That conclusion is depressing to a lot of people who associate politics with negative things: oppression, censorship, disenfranchisement, one group forcing its desires on another one, etc.

Yes, I think those are most likely some of the reasons in this case. The other reason I see is that people simply tell everyone to shut up with politics of whom they think might stand for a world view that would contradict their personal reality. Like the first commenter who put forth the meme argument that the daring guidelines in our Code of Conduct like “Be considerate”, “Be respectful” or “We do not tolerate […] any form of discrimination.” are limiting “free speech”.

And if you live in a place with a broken political system

That’s every place to some extent AFAIK. ^^ But of course some are worse than others.

Oh, I have a nice German word for you which I think you might enjoy: Politikverdrossenheit

“verdrossen” is already IMO a nice word without an English equivalent AFAIK. It is kind of the state one is in after being wildly annoyed by something and once one has accepted that something is as it is and one doesn’t want to deal with or think about it anymore.

“Politik-verdrossen-heit” is therefore the term for when people have given up on contributing constructively to politics entirely because they don’t feel represented by any politicians and no longer think that anything they do will have any effect worth their time.

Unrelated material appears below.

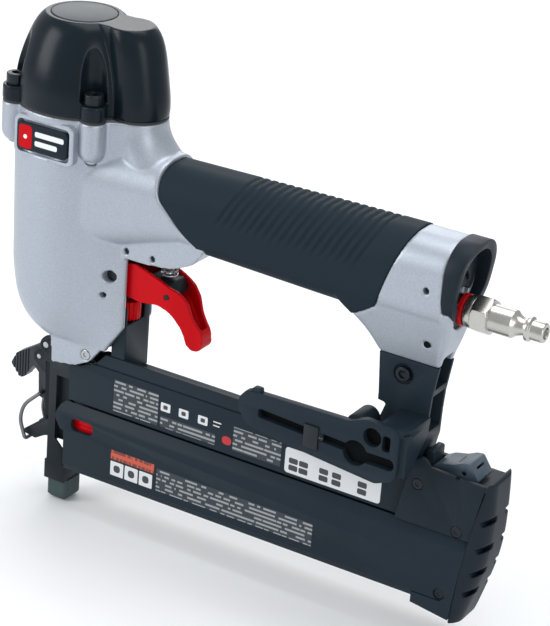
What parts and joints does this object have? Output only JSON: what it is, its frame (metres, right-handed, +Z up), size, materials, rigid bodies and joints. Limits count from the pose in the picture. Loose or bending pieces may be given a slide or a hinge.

We do however have a party even for the Politikverdrossenen among us: The satirical party called literally “The PARTY” with many humoristic goals they “stand for”. They get something like 1% of votes and have one seat in the European parliament currently. I don’t really think it is a good idea to vote for them, but still it’s nice that the people who only want to make fun of the absurdity that politics sometimes is have a party they can vote for.

“Politikverdrossenheit!” Ich liebe dieser Word!

Yeah, I think burnout on politics is a part of it too. At least in the USA, a whole generation has come of age during a time when politicians seemed unable to address the important issues of the day, or were even causing them or making them worse.

Of course my opinion is that only some politicians did this, and their explicit goal was to paint the entire profession as rotten to burn people out on the concept of political engagement, which would make life easier for them to use their positions to funnel money and power to their friends. So the solution IMMO is not to become disengaged but rather to become more engaged and advocate and vote against the slimeballs doing this.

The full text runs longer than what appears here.